I read a book recently that had too much dialogue. To me it felt like “Blah blah blah,” and I finally started skipping over the dialogue (and ignoring it in the process).
Parents of middle schoolers sometimes try to engage in too much dialogue. Or they deliver long monologues, which are worse. Remember how the adults sounded in the old Charlie Brown cartoons? That’s what middle schoolers hear after the first few words.
Keep in mind that when you lecture a teenager, you are the only one listening after the first minute or two. At some point you’ll figure that out and ask a question like, “Are you even paying attention?” or “You’re not listening, are you?” Such questions will cause defensiveness and “attitude” in the teenager – and now you’ve got a whole new problem to deal with.
You’ll get the best results by keeping your speeches short and to the point. Skip the questions altogether, especially the ones doomed to make things worse: “What were you thinking?” or “Did you think I wouldn’t find out?”

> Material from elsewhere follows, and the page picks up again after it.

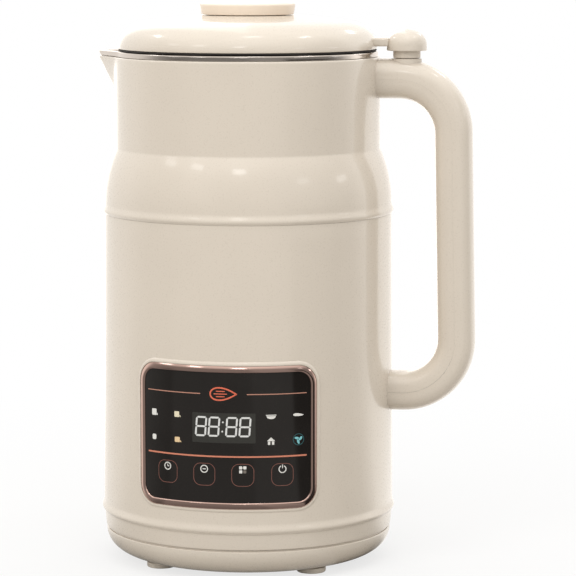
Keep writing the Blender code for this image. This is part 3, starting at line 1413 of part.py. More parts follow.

Name the problem, issue the consequence – and include a sincere apology, if it’s appropriate: “I’m sorry, but since you didn’t call last night when you were going to be late, you won’t be allowed to go to tonight’s birthday party.” No need to raise your voice, point your finger, or make the teen look remorseful. Just say your piece and walk away.
Because at that point, both of you will still be listening.